Hannar you have come to the right place there is lots of help and support avail here, with support groups where you can go in and chat to other problem/compulsive gamblers.
On the top of the page there is a support tab and that gives the group times, there is also a helpline that runs during the day time.
Right now you it sounds like you are desperate for help with your gambling problem, there is help, we all understand the compulsion to gamble if you can keep posting hannar it will help.
To stop gambling we need to take away the ability to gamble, ie cash, cards computer blocks if you gamble on line, could your husband help with that Hanna? When we have crossed the line to problem compulsive gambling it does not just go away Hannar, we need to do all we can to prevent the ability to gamble, it is a very crafty addiction.
We all understand here Hanna, keep posting. -
2 September 2015 at 1:19 pm #31113moniqueParticipant
Welcome from me too. I had also noticed you had more than one ‘thread’, but this one looks like it is now the one to build on.
It sounds as if you are feeling quite desperate just now.
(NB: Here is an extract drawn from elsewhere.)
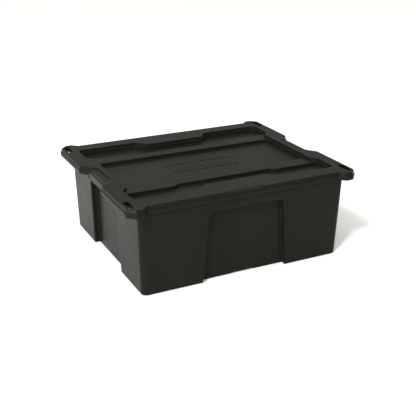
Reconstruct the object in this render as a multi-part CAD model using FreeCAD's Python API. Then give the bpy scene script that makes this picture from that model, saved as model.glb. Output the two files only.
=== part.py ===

I note that you want to gamble to escape the problems in your life, but then find that the escape is short-lived and the problems remain – just getting worse all the time.
I wonder if you can aim to have a peaceful conversation with your husband, telling him a bit about your own fears and anxieties (owning your own feelings, but not blaming or accusing in any way) and also that you do love him very much and need his love too? As you say, your actions may mean that he thinks you no longer care about him. Can you ask him calmly if he will help you to start recovery?
As Harry has said, gambling is a serious and ‘crafty’ addiction and it will not just go away. It will take determined effort and you will need support, but if you decide you really want to change things, you can get there. Your husband may need more information to help him understand things, too, and support for himself. If he can give you the right help, it will be good for you both.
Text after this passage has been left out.